The pressure and the focus turned on to Corbyn, who for more than a year had been demanding a general election at every turn. Would he agree? But with Labour well behind the Conservatives in the polls (by 16 points in today’s Opinium survey for the Observer) the prospect of an election, when actually offered, was not nearly as appealing as asking for one had been – and it was the last thing most Labour MPs wanted.

Corbyn blew hot and cold on Thursday evening about how to react, before coming out more against a December election than for, fearing he would be walking into a trap.

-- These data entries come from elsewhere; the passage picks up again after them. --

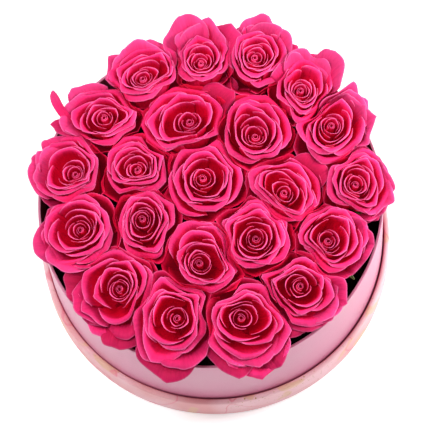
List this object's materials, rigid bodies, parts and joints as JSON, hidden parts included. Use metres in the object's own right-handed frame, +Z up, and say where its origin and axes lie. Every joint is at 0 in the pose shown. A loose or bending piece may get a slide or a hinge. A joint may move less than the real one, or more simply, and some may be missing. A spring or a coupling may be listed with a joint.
{
  "type": "flower hat box",
  "caption": "Round box of paper-covered board standing in its own upturned lid and filled with a low dome of full pink roses, whose short stems stand in black foam.",
  "frame": {"origin": "middle of the underside of the upturned lid, on the surface that it rests on", "axes": "+Z up along the box's axis, -Y towards the side that the picture looks from, +X to the right of the picture"},
  "size_m": [0.3135, 0.3238, 0.1753],
  "materials": {
    "paper": "satin",
    "printed_paper": "satin",
    "foam": "matte",
    "petals": "matte",
    "leaf_green": "matte"
  },
  "bodies": {
    "root": {"lid_panel": "printed_paper", "lid_band": "printed_paper", "box_wall": "paper", "box_base": "paper", "foam": "foam", "bloom_01": "petals", "bloom_02": "petals", "bloom_03": "petals", "bloom_04": "petals", "bloom_05": "petals", "bloom_06": "petals", "bloom_07": "petals", "bloom_08": "petals", "bloom_09": "petals", "bloom_10": "petals", "bloom_11": "petals", "bloom_12": "petals", "bloom_13": "petals", "bloom_14": "petals", "bloom_15": "petals", "bloom_16": "petals", "bloom_17": "petals", "bloom_18": "petals", "bloom_19": "petals", "bloom_20": "petals", "bloom_21": "petals", "bloom_22": "petals", "calyx_01": "leaf_green", "calyx_02": "leaf_green", "calyx_03": "leaf_green", "calyx_04": "leaf_green", "calyx_05": "leaf_green", "calyx_06": "leaf_green", "calyx_07": "leaf_green", "calyx_08": "leaf_green", "calyx_09": "leaf_green", "calyx_10": "leaf_green", "calyx_11": "leaf_green", "calyx_12": "leaf_green", "calyx_13": "leaf_green", "calyx_14": "leaf_green", "calyx_15": "leaf_green", "calyx_16": "leaf_green", "calyx_17": "leaf_green", "calyx_18": "leaf_green", "calyx_19": "leaf_green", "calyx_20": "leaf_green", "calyx_21": "leaf_green", "calyx_22": "leaf_green"}
  },
  "joints": []
}
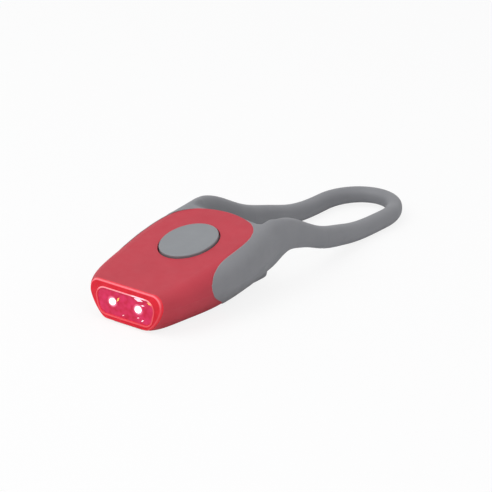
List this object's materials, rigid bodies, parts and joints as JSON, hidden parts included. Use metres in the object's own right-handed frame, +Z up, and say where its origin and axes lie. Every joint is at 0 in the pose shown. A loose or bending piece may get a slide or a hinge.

In interviews he avoided direct answers, saying that, while he wanted an election desperately, he would not agree to one until a no-deal Brexit had been ruled out and also until the EU had given a response to the request from Johnson for a Brexit extension – which it is now expected to give early this week. On Saturday on a visit to Scotland, he made no direct reference to the Johnson offer.

With MPs and the country increasingly weary of the twists and turns and, above all, the political paralysis, the parliamentary drama will resume again on Monday. Johnson will table a motion calling for an election on 12 December. Corbyn is expected not to take up the offer. Labour is likely to order its MPs to abstain, meaning the motion will probably fall, whatever positions are taken by other parties, the SNP, the Liberal Democrats and the DUP.

So what then, MPs were asking themselves on Saturday. “By Monday we are likely to have no Brexit, no decision from the EU on an extension, and no general election,” one senior Labour MP observed. “Where we go from there is anyone’s guess. I have no idea.”